Dans la foulée, certaines sources confirment que ce mouvement est né avec l’onction de certains membres de la famille présidentielle qui usent de tous les stratagèmes pour imposer leur progéniture et pérenniser ainsi la dynastie Biya au pouvoir. Un scénario d’alternance de père en fils qui s’apparenterait étrangement aux cas du Gabon avec Ali Bongo ou encore plus près de nous avec Mahamat Idriss Deby, porté à la tête de l’organe transitoire quelques heures seulement après le décès de son guerrier de père. Sujet sensible et taxé de tabou, la question de l’alternance au Cameroun s’est donc amplifiée ces derniers mois avec la naissance de ce fameux Mcfp dont le bruitage s’est davantage donné une nouvelle résonnance lorsque Franck Biya a choisi le 6 novembre 2021, date de la célébration du 39e anniversaire de l’accession de son père à la plus haute fonction, pour s’incliner devant la mémoire de feu le sultan Ibrahim Mbombo Njoya.Loin d’une simple visite de courtoisie et d’hommage, le fait que l’homme ait choisi la date de la célébration de l’accession de son paternel à la très haute fonction de président de la République pour se rendre solennellement à Foumban, a ravivé le débat sur les soupçons de transfert dynastique du pouvoir à l’Etat.

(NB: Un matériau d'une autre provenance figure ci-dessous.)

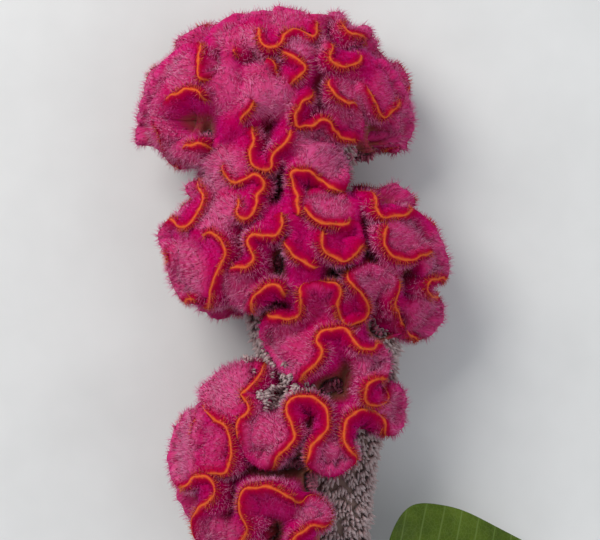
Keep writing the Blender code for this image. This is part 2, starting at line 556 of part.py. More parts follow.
def heal(obj):
    """Meshes an object afresh, which resolves where its sheets run through themselves and fills
    sealed hollows, and thins the result to few triangles."""
    remesh = obj.modifiers.new("remesh", "REMESH")
    remesh.mode = "VOXEL"
    remesh.voxel_size = COMB_VOXEL * MM
    settle(obj)
    decimate = obj.modifiers.new("decimate", "DECIMATE")
    decimate.ratio = 0.5 * COMB_TRIANGLES / len(obj.data.polygons)
    decimate.use_collapse_triangulate = True
    settle(obj)


def keep_largest(obj):
    """Drops loose scraps: only the closed skin with most points stays."""
    solid = bmesh.new()
    solid.from_mesh(obj.data)
    waiting = set(solid.verts)
    skins = []
    while waiting:
        front = [waiting.pop()]
        skin = set(front)
        while front:
            for edge in front.pop().link_edges:
                for vert in edge.verts:
                    if vert in waiting:
                        waiting.discard(vert)
                        skin.add(vert)
                        front.append(vert)
        skins.append(skin)
    skins.sort(key=len, reverse=True)
    scraps = [vert for skin in skins[1:] for vert in skin]
    bmesh.ops.delete(solid, geom=scraps, context="VERTS")
    solid.to_mesh(obj.data)
    solid.free()


def clear_away(collection):
    for obj in list(collection.objects):
        bpy.data.objects.remove(obj)
    bpy.data.collections.remove(collection)


def build_comb(flower, rachis_space, surface):
    """The folded comb: all its sheets and hearts joined, cut clear of the rachis and set on the
    surface, where its lowest ridges are pressed flat."""
    pieces = bpy.data.collections.new("comb_pieces")
    for n, points in enumerate(FRONT_RIDGES):
        ridge, run = stations_along(front_ridge(points))
        fold_sheet(f"front_fold_{n}", ridge, run, front_root(ridge, run), pieces)
    for n, crest in enumerate(BACK_CRESTS):
        ridge, run = stations_along(back_ridge(*crest))
        fold_sheet(f"back_fold_{n}", ridge, run, back_root(ridge, run, crest[0]), pieces)
    for n, (centre, half_sizes) in enumerate(HEARTS):
        heart(f"heart_{n}", centre, half_sizes, pieces)
    comb = pieces.objects[0]
    comb.name = "comb"
    flower.objects.link(comb)
    pieces.objects.unlink(comb)
    combine(comb, "UNION", pieces)
    heal(comb)
    combine(comb, "DIFFERENCE", rachis_space)
    combine(comb, "DIFFERENCE", surface)
    keep_largest(comb)
    clear_away(pieces)
    return comb


def floret(name, base, axis, collection):
    """One chaffy floret: a slim spindle whose lower end is sunk in the rachis."""
    side = np.cross(axis, (0.0, 0.0, 1.0) if abs(axis[2]) < 0.9 else (1.0, 0.0, 0.0))
    side /= np.linalg.norm(side)
    over = np.cross(axis, side)
    verts = [base - FLORET_SUNK * axis]
    for j in range(FLORET_SIDES):
        turn = 2.0 * math.pi * j / FLORET_SIDES
        out = math.cos(turn) * side + math.sin(turn) * over
        verts.append(base + FLORET_WAIST * FLORET_LENGTH * axis + FLORET_RADIUS * out)
    verts.append(base + FLORET_LENGTH * axis)
    faces = []
    for j in range(1, FLORET_SIDES + 1):
        after = j % FLORET_SIDES + 1
        faces.append((0, after, j))
        faces.append((FLORET_SIDES + 1, j, after))
    add_mesh(name, verts, faces, collection)


def floret_places():
    """Where florets stand on the rachis and which way they point: in rows round it, evenly spaced
    with some unevenness, out from the surface and drooping down the plant."""
    rng = random.Random(FLORET_SEED)
    places = []
    lowest = RACHIS_STATIONS[0][0] + FLORET_MARGIN
    heights = np.arange(lowest, RACHIS_STATIONS[-1][0], FLORET_PITCH)
    for row, y in enumerate(heights):
        ring = rachis_ring(y)
        ring = np.vstack([ring, ring[:1]])
        run = np.concatenate([[0.0], np.cumsum(np.linalg.norm(np.diff(ring, axis=0), axis=1))])
        count = int(run[-1] / FLORET_PITCH)
        for k in range(count):
            turn = (k + 0.5 * (row % 2) + rng.uniform(0.0, FLORET_JITTER)) / count
            at = turn * run[-1] % run[-1]
            base = np.array([np.interp(at, run, ring[:, c]) for c in range(3)])
            ahead = np.array([np.interp((at + 1.0) % run[-1], run, ring[:, c]) for c in range(3)])
            out = np.cross(ahead - base, (0.0, 1.0, 0.0))
            out /= np.linalg.norm(out)
            stray = [rng.uniform(-FLORET_STRAY, FLORET_STRAY) for _ in range(2)]
            axis = out + np.array([stray[0], -FLORET_DROOP, stray[1]])
            places.append((base, axis / np.linalg.norm(axis)))
    return places


def has_room(base, axis, tree):
    """Whether a floret clears the comb all along its length."""
    for share in ROOM_SHARES:
        slimness = min(share / FLORET_WAIST, (1.0 - share) / (1.0 - FLORET_WAIST))
        need = (FLORET_RADIUS * slimness + TRIM_GAP) * MM
        _, _, _, distance = tree.find_nearest(Vector(placed(base + share * FLORET_LENGTH * axis)))
        if distance < need:
            return False
    return True


def build_rachis(flower, comb):
    """The rachis, with a chaffy floret wherever the comb leaves room for one."""
    pieces = bpy.data.collections.new("florets")
    tree = BVHTree.FromObject(comb, bpy.context.evaluated_depsgraph_get())
    for n, (base, axis) in enumerate(floret_places()):
        if has_room(base, axis, tree):
            floret(f"floret_{n}", base, axis, pieces)
    rachis = rachis_solid("rachis", 0.0, flower)
    combine(rachis, "UNION", pieces)
    keep_largest(rachis)
    clear_away(pieces)
    return rachis


def build_stem(flower, surface):
    """The grooved stem, from just under the rachis down to its cut end, which rests on the surface
    on a small flat spot."""
    table = np.asarray(STEM_STATIONS)
    heading = np.gradient(table[:, :3], axis=0)
    heading[0] = (0.0, -1.0, 0.0)
    angle = np.linspace(0.0, 2.0 * np.pi, STEM_SIDES, endpoint=False)
    rib = 1.0 + STEM_RIB_SHARE * np.cos(STEM_RIBS * angle)
    rings = []
    for (x, y, z, radius), ahead in zip(STEM_STATIONS, heading):
        ahead = ahead / np.linalg.norm(ahead)
        side = np.cross((0.0, 0.0, -1.0), ahead)
        side /= np.linalg.norm(side)
        up = np.cross(ahead, side)
        out = np.cos(angle)[:, None] * side + np.sin(angle)[:, None] * up
        rings.append(np.array([x, y, z]) + radius * rib[:, None] * out)
    stem = loft("stem", np.array(rings), flower)
    combine(stem, "DIFFERENCE", surface)
    return stem


def leaf_surface(attach_y, heading, length, half_width, drop, roll):
    """Middle points of a leaf as stations by columns, with the upward directions and thickness.

    The petiole starts clear of the stem. The blade swells and tapers as a skewed sine, is folded up
    a little along its rib, waves at its margins and arches over as a parabola.
    """
    table = np.asarray(STEM_STATIONS)[::-1]
    stem_x, stem_z, radius = (np.interp(attach_y, table[:, 1], table[:, k]) for k in (0, 2, 3))
    heading, roll = math.radians(heading), math.radians(roll)
    ahead = np.array([math.cos(heading), math.sin(heading), 0.0])
    start = (radius * (1.0 + STEM_RIB_SHARE) + TRIM_GAP) / abs(ahead[0])
    start += PETIOLE_HALF_WIDTH * abs(ahead[1] / ahead[0])
    side = np.array([-ahead[1], ahead[0], 0.0])
    tilted = math.cos(roll) * side + math.sin(roll) * np.array([0.0, 0.0, 1.0])
    upward = np.cross(ahead, tilted)
    t = np.linspace(0.0, 1.0, LEAF_STATIONS)
    blade = np.clip((t - PETIOLE_SHARE) / (1.0 - PETIOLE_SHARE), 0.0, 1.0)
    width = PETIOLE_HALF_WIDTH * (1.0 - PETIOLE_TAPER * blade)
    width = width + half_width * np.sin(np.pi * blade**BLADE_SKEW)
    arch = drop * (LEAF_ARCH * t * (1.0 - t) - t**LEAF_FALL)
    middle = np.array([stem_x, attach_y, stem_z]) + (start + length * t)[:, None] * ahead
    middle[:, 2] += arch
    across = np.array(LEAF_ACROSS)
    points = middle[:, None] + (width[:, None] * across)[..., None] * tilted
    fold = LEAF_CHANNEL * width[:, None] * np.abs(across)
    phase = 2.0 * np.pi * LEAF_WAVES * blade[:, None] + np.where(across > 0, 0.0, 2.0)
    wave = LEAF_WAVE * across**2 * np.sin(phase) * np.sin(np.pi * blade)[:, None]
    points += (fold + wave)[..., None] * upward
    petiole = np.clip(1.0 - blade / PETIOLE_END, 0.0, 1.0)
    thick = LEAF_THICK + (PETIOLE_DEPTH - LEAF_THICK) * petiole
    return points, upward, thick


def build_leaf(name, leaf, flower):
    """One leaf: the same grid twice, half a thickness above and below its middle surface."""
    points, upward, thick = leaf_surface(*leaf)
    shift = 0.5 * thick[:, None, None] * upward
    stations, columns, _ = points.shape
    verts = np.concatenate([(points + shift).reshape(-1, 3), (points - shift).reshape(-1, 3)])
    under = stations * columns
    faces = []
    for i in range(stations - 1):
        for j in range(columns - 1):
            a, b = i * columns + j, i * columns + j + 1
            c, d = b + columns, a + columns
            faces += [(a, d, c), (a, c, b)]
            faces += [(a + under, c + under, d + under), (a + under, b + under, c + under)]
    rim = list(range(columns))
    rim += [i * columns + columns - 1 for i in range(1, stations)]
    rim += [(stations - 1) * columns + j for j in range(columns - 2, -1, -1)]
    rim += [i * columns for i in range(stations - 2, 0, -1)]
    for a, b in zip(rim, rim[1:] + rim[:1]):
        faces.append((a, b, b + under, a + under))
    return add_mesh(name, verts, faces, flower)


def paint(obj, colour, roughness):
    """Gives an object its own Principled material."""
    material = bpy.data.materials.new(obj.name)
    material.use_nodes = True
    shader = material.node_tree.nodes["Principled BSDF"]
    shader.inputs["Base Color"].default_value = (*colour, 1.0)
    shader.inputs["Roughness"].default_value = roughness
    shader.inputs["Metallic"].default_value = 0.0
    obj.data.materials.clear()
    obj.data.materials.append(material)


def main():
    for obj in list(bpy.data.objects):
        bpy.data.objects.remove(obj)
    flower = bpy.data.collections.new("cockscomb_flower")
    bpy.context.scene.collection.children.link(flower)
    rachis_space = cutter_collection("rachis_space")
    rachis_solid("rachis_space", TRIM_GAP, rachis_space)
    surface = cutter_collection("surface")
    surface_box(surface)
    comb = build_comb(flower, rachis_space, surface)
    rachis = build_rachis(flower, comb)
    stem = build_stem(flower, surface)
    leaves = [build_leaf(f"leaf_{n}", leaf, flower) for n, leaf in enumerate(LEAVES)]
    hide_cutters(rachis_space)
    hide_cutters(surface)
    paint(comb, COMB_COLOUR, COMB_ROUGHNESS)
    paint(rachis, RACHIS_COLOUR, RACHIS_ROUGHNESS)
    paint(stem, STEM_COLOUR, STEM_ROUGHNESS)
    for leaf in leaves:
        paint(leaf, LEAF_COLOUR, LEAF_ROUGHNESS)


main()
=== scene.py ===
"""Looks of the cockscomb flower: fine folds, bristles, florets, stem and leaves, each in the place of
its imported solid.

Shapes are worked out in millimetres in the bloom's own frame, whose origin is the middle of the bloom
in the flat middle plane of the rachis: X across the head, Y up the plant and Z up towards the light.
placed() brings them to the part's frame in metres.
"""

import math
import random

import bpy
import numpy as np
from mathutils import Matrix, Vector
from mathutils.bvhtree import BVHTree


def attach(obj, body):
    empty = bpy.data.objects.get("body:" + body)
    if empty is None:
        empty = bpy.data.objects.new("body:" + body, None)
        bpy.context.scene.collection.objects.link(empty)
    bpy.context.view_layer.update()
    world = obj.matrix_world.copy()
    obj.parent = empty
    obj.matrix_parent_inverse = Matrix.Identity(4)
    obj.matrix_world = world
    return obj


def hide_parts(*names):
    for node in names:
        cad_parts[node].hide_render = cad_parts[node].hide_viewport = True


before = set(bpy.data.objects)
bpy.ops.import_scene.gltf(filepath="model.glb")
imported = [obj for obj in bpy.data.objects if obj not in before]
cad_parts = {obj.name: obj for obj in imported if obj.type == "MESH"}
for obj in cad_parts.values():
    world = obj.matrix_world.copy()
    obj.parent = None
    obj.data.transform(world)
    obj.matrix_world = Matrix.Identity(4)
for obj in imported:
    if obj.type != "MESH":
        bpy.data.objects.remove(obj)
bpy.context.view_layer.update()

MM = 0.001
BLOOM_CENTRE = np.array([-7.18, 80.28, 33.3])

# The surface that the flower lies on: no point goes below it
SURFACE_Z = -BLOOM_CENTRE[2]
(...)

3-Rdpc : entre Appels et politique de l’embuscade

La redoutable tempête inattendue qui menace de dessoucher les piliers du pouvoir de Paul Biya en 2025 pour installer un dauphin (encore cagoulé) vient inéluctablement du Rdpc. Si beaucoup ont présenté Jacques Fame Ndongo, la « créature de Biya », son indéfectible soutien, celui qui tient les clés du socle granitique du Sud, comme le parfait successeur, la chronique pré-électorale et ses innombrables rebondissements, annonce d’autres soupirants qui prépareraient tranquillement l’assaut final. Pris sous ce prisme, le fameux appel de la Lékié ne serait-il qu’une agitation des fidèles de Biya ? Question à 10 sous. Lancé lors des assises départementales du Rdpc organisées pour l’installation officielle des bureaux des sections Rdpc/Ofrdpc Ojrdpc et pour la relance des activités statutaires le 31 octobre dernier à Monatélé, le cri de cœur d’Eyebe Ayissi et ses camarades de cette contrée continue de faire des vagues dans un contexte de panique à bord au sein du sérail.

A en croire les initiateurs, le président national reste candidat naturel à l’élection présidentielle contre vents et marées. Du coup, être au pouvoir pendant 39 ans ne veut pas dire que Biya ne veut pas passer la main ou qu’il est contre une alternance démocratique. « La Lékié rappelle en parlant de l’élection en 2025, que l’alternance doit se fait par le choix d’un candidat lors de l’élection présidentielle et pas autrement. S’il y a des personnes qui veulent « attenter » à l’alternance, ce n’est certainement pas l’immense majorité des républicains militants du Rdpc que sont les populations de la Lékié. Par cet appel solennel, la Lékié rappelle et appelle au respect des dispositions en matière d’alternance/succession à la présidence de la République contenues dans la constitution de notre pays le Cameroun et qui encadrent ledit processus, garantissant ainsi une alternance démocratique », expliquait Pr. Guy Tsala Ndzomo, universitaire et non moins élite et chef de 1er degré de la localité d’Edinding dans le département de la Lékié (lire Le Messager du lundi 08 novembre 2021Ndlr).